ORCH-1.32 — KG-Governed Agent Swarm¶

Assimilated from Kimi K2.6 Agent Swarm (Moonshot AI) — the three swarm guides + PARL (arXiv 2602.02276) and Mooncake (arXiv 2407.00079). Extends ORCH-1.8 (Parallel Engine), ORCH-1.1 (Planner), ORCH-1.27 (model-role routing).

Premise¶

Kimi's swarm decomposes one goal into a dependency graph, runs up to 300 sub-agents in dependency-ordered parallel waves, and synthesizes one deliverable — but it is a black-box trained behavior (PARL-RL'd orchestrator, Mooncake KV-disaggregated serving). agent-utilities already had the engine for this (ParallelEngine — topological_generations waves + asyncio.gather + CognitiveScheduler + RLM synthesis + UsageGuard cost caps + HITL approval). ORCH-1.32 adds the governance and quality deltas Kimi's opaque model gets for free, so the swarm is transparent, KG-grounded, and verifiable — the way it surpasses a trained black box.

The seven deltas (SWARM-1…7)¶

	Delta	Where
SWARM-1	One-shot `graph_orchestrate(action="swarm")` — a one-line goal → `Planner.decompose` → `ExecutionManifest.from_graph_plan` → `ParallelEngine.execute` → verify → synthesize → single deliverable. Governance ON by default (`verify=True`, `max_retries=2`).	`mcp/kg_server.py`
SWARM-2	Planner→execute→verify loop — each leaf with `success_criteria` judged against it; failures get one bounded re-dispatch with the judge's feedback before assembly. "The loop only closes when something with real judgment signs off."	`parallel_engine._verify_and_redispatch`
SWARM-3	Critical-path metric — report the longest dependency chain (true wall-clock floor) + parallelism ratio, not raw wave count (the PARL insight: optimize critical steps, not total).	`parallel_engine._schedule_waves`
SWARM-4	Per-agent structured-output contract — `AgentSpec.output_schema` forces JSON; a violation is a soft failure (retried/quarantined) so prose never poisons synthesis (Kimi guardrail #3).	`parallel_engine.enforce_structured_output`
SWARM-5	Retry-with-backoff — per-agent (or manifest) `max_retries` with exponential backoff; recovers transient failures within a wave (distinct from the circuit breaker that disables chronic failures across waves).	`parallel_engine._run_one`
SWARM-6	Heterogeneous-model swarm (Claw Groups) — `AgentSpec.model_role` routes each agent to a model tier via ORCH-1.27 (reasoning vs bulk vs local) before the default fallback.	`parallel_engine.resolve_model_role`
SWARM-7	Scale telemetry — per-wave cost/latency/success + critical-path/parallelism surfaced on `ExecutionResult.telemetry`; concurrency ceiling tunable toward the 300/4,000 envelope under `UsageGuard`.	`parallel_engine.execute`

SWARM-8 (native PDF/PPT/Excel/web rendering) is deferred to an ECO-4 ecosystem peripheral.

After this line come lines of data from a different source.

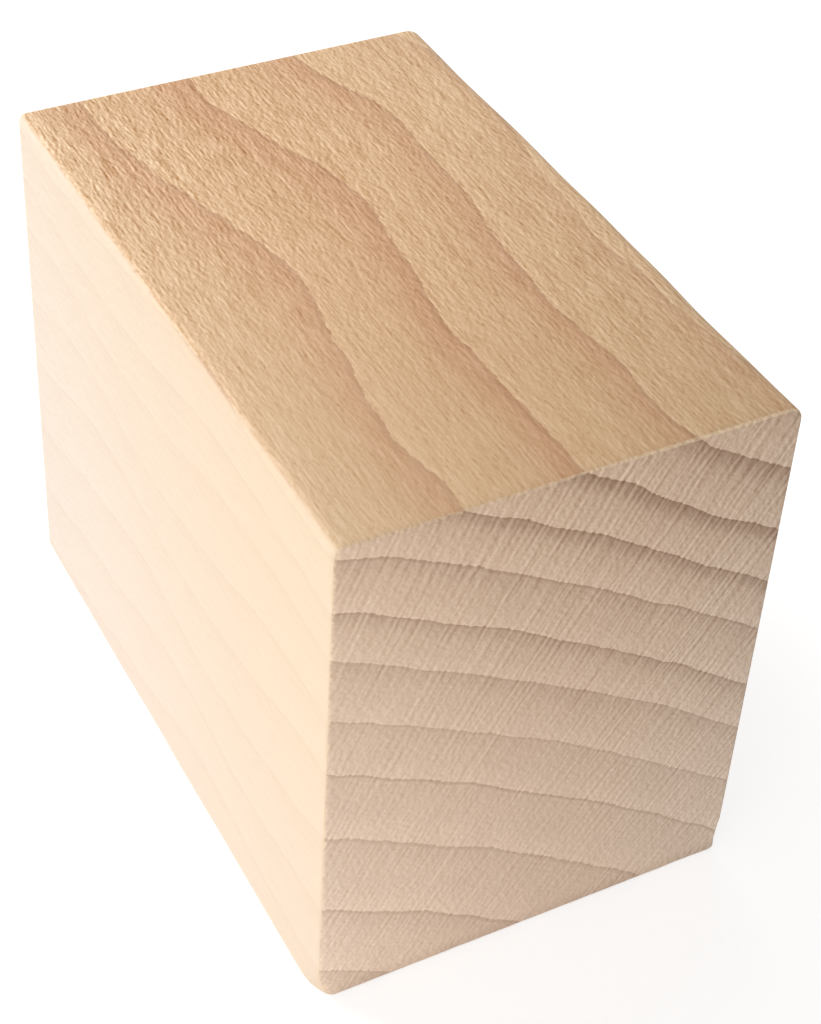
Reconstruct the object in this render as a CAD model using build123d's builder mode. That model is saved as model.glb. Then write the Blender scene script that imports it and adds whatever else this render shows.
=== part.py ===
from build123d import *
import os

# A short furniture leg, one sawn length of solid beech, lying on its side.
# Millimetres. X runs across the leg, Y along it and Z up.
# The origin is the centre of the side it lies on. The sawn end that shows faces -Y.

# Driving dimensions
width = 40.0
height = 51.0
length = 63.0

# The long edges were eased by hand, so each has its own radius, seen from the sawn end
top_left_radius = 0.9
top_right_radius = 1.6
bottom_right_radius = 0.8
bottom_left_radius = 1.0

# Narrow flat that fine paper leaves round both sawn ends
arris_flat = 0.3

# Chip where the saw left the wood, low on the right corner of the sawn end
chip_radius = 8.0
chip_depth = 0.45
chip_height = 1.6

# Corners of the section and the radius that rounds each
half_width = width / 2
corner_radii = {
    (-half_width, height): top_left_radius,
    (half_width, height): top_right_radius,
    (half_width, 0): bottom_right_radius,
    (-half_width, 0): bottom_left_radius,
}

# The sawn end that shows
near_end = -length / 2

with BuildPart() as leg:
    # The section stands in the XZ plane and runs the whole length of the leg
    with BuildSketch(Plane.XZ.offset(-near_end)) as section:
        with Locations((0, height / 2)):
            Rectangle(width, height)
        for corner, radius in corner_radii.items():
            nearest = section.vertices().sort_by_distance(corner)[0]
            fillet(nearest, radius)
    extrude(amount=-length)

    # Both ends get the same narrow flat all the way round
    ends = leg.faces().filter_by(Axis.Y)
    chamfer(ends.edges(), arris_flat)

    # The chip is a shallow hollow that opens on the sawn end and on the right side
    with Locations((half_width + chip_radius - chip_depth, near_end, chip_height)):
        Sphere(chip_radius, mode=Mode.SUBTRACT)

leg.part.label = "leg"

os.makedirs("parts", exist_ok=True)
export_step(leg.part, "parts/leg.step")
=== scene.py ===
import math

import bpy
import numpy as np
from mathutils import Matrix, Vector, noise


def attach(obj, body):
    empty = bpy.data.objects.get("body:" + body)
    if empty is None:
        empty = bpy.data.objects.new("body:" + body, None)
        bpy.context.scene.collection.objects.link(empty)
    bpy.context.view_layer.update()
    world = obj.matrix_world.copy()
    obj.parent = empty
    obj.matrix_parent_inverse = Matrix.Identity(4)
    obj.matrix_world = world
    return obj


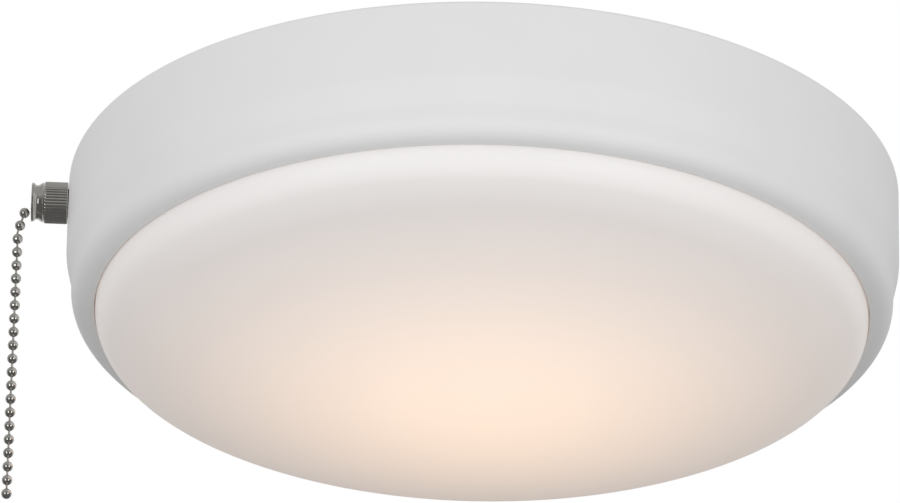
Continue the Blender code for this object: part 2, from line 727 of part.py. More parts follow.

What we deliberately did NOT adopt¶

PARL training / Mooncake serving — model + infra layers; we orchestrate hosted pydantic-ai agents, not train K2.6 or run vLLM. Our decomposition is Planner/LLM-driven, not RL-optimized — a transparent + governed trade vs. trained + opaque.
"300 agents" is a ceiling, not a guarantee — SWARM-2's verify loop is the value, not the count.

Wiring (Wire-First)¶

graph_orchestrate(action="swarm") → Planner.decompose → ExecutionManifest.from_graph_plan → ParallelEngine.execute (waves → verify → synthesize). All engine deltas live on the single execute() path every caller (workflows/runner, orchestration/engine, agent_runner) already uses, so they apply everywhere, not just the new action. Verified by tests/unit/graph/test_orch_1_32_kg_governed_swarm.py (7 tests; engine integration with mocked LLM).

Success metrics¶

One prompt → synthesized, verified multi-part deliverable; KG-persisted run.
critical_path_length reflects the longest chain (wall-clock floor); parallelism_ratio > 1 when work is parallelizable.
100% of intermediate outputs schema-valid or quarantined; transient agent failures auto-recover.
% leaves passing success_criteria before assembly surfaced in result.verification.